David Schwartz, the group’s president, is vowing to file a lawsuit to block the permanent disability rules, which would determine how much workers would be paid for varying degrees of disability. Under the proposed rules, he said, a warehouseman who had his leg amputated below the knee because of a workplace accident could see his total benefits reduced from $62,000 under the current rules to $36,000.
Rick Rice, assistant secretary of the California Labor and Workforce Development Agency, which administers the workers’ comp system, said Schwartz’s analysis “doesn’t make sense.”
Since July 2003, Garamendi said, he has recommended that insurance companies lower rates by a total 22.6% in response to cost-control measures contained in a series of changes in workers’ comp laws passed in the last two years.
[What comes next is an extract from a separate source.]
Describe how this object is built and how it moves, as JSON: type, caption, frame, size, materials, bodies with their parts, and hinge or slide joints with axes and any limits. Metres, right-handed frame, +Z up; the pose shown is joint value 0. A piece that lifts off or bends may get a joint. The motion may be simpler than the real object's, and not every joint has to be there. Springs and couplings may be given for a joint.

Insurers -- following the lead of the government-backed State Compensation Insurance Fund -- have dropped average premiums by only 10.4%.
Garamendi called on lawmakers to move quickly next year to clear up what he said were ambiguities and errors in the law signed by the governor last April.
For their part, insurance companies stressed that the new laws halted what had been an upwardly spiraling trend. “The double-digit, autopilot increases have stopped,” said Nicole Mahrt of the American Insurance Assn. She suggested that new regulations being readied by the state should further cut costs and spur competition by luring new insurers to California over the next 18 months.
In Beverly Hills, hair salon owner Umberto Savone said he was already unhappy with the governor’s inability to bring down his workers’ compensation premiums. He said the rates for his three salons have jumped about 38% in the last year, even though he hasn’t filed any claims.
“None of us in Beverly Hills are seeing any savings,” he griped.